I am a second year graduate student at the School of Information, UT Austin pursuing my MS in Information
Studies, with a focus on Data Science and Applied Machine Learning. I am interested in exploring the research
areas of Language Modeling, Computational Social Science, and Ethics and Fariness of AI systems. I am currently
pursuing my Master's Thesis on the applications of LLMs and Retrieval Augmented Generation as part of decision-making
suppport systems and for evidence-based search under the guidance of Dr. Matt Lease.
I graduated from the Indian Institute of Technology Roorkee, with a bachelors degree in Materials Engineering in 2020 and then worked as a data scientist for two years prior to joining UT Austin. I am very enthusiastic about volunteering for Data Science for Social Good initiatives, and have been a collaborator for both Datakind and Omdena AI in the past.
Outside of work I am a huge sports buff, regularly following Football, Snooker, F1, Golf, NBA, Tennis and Cricket. Compelling unscripted drama in sport and Indian sweets are my biggest weaknesses!

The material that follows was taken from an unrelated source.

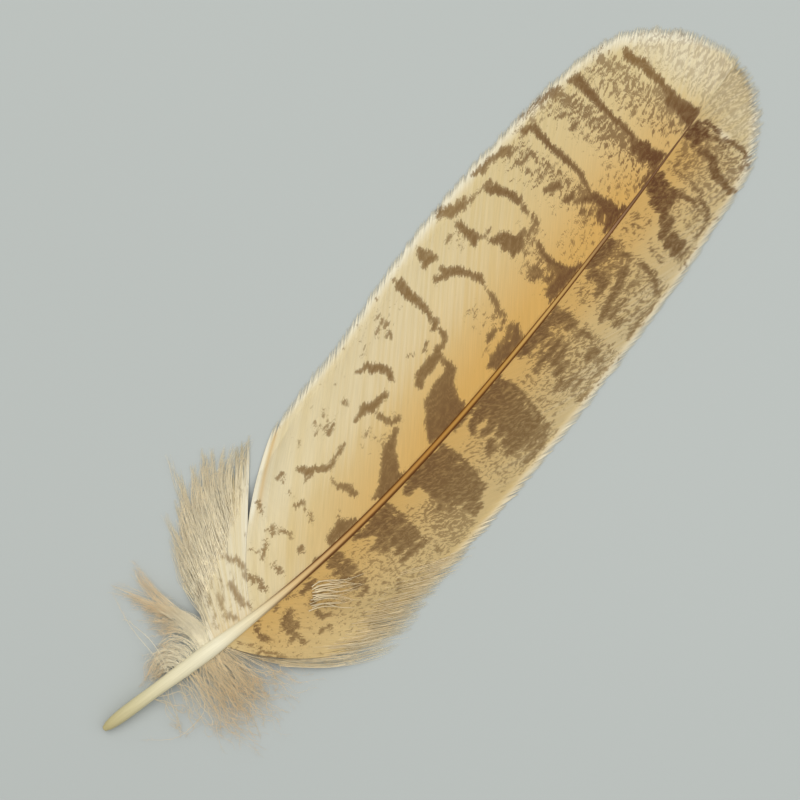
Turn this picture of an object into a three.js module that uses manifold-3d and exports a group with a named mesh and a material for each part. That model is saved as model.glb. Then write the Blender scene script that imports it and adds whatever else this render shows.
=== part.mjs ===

Under the guidance of Prof. Matt Lease and Prof. Maria de Arteaga, the project is aimed at using Large Language Models (LLMs) such as GPT3 to empower human-in-the-loop fact-checking systems to combat misinformation
Attempt to build a dataset with social, gender and economic features to identify how the norms of various castes and communities in the subcontinent have evolved over time from 19th century/early 20th century to the turn of the 21st century. Using pre-indepence texts as source data, feature extraction was done using Tesseract for OCR and an NLP pipeline
Building of an automated system to create a biodiversity food web and population database of endangered species. As part of the pipeline, open source information of population species was scraped and a pre-trained BERT QnA model was used to identify time-series trends in population, followed by creation of food-webs using the NetworkX library
Creation of a social network of AI researchers to analyze the collaboration patterns and identify the prominent researchers in the field. Data was mined from arXiv followed by network analysis in Python via NetworkX to identify influential nodes by using network centrality measures.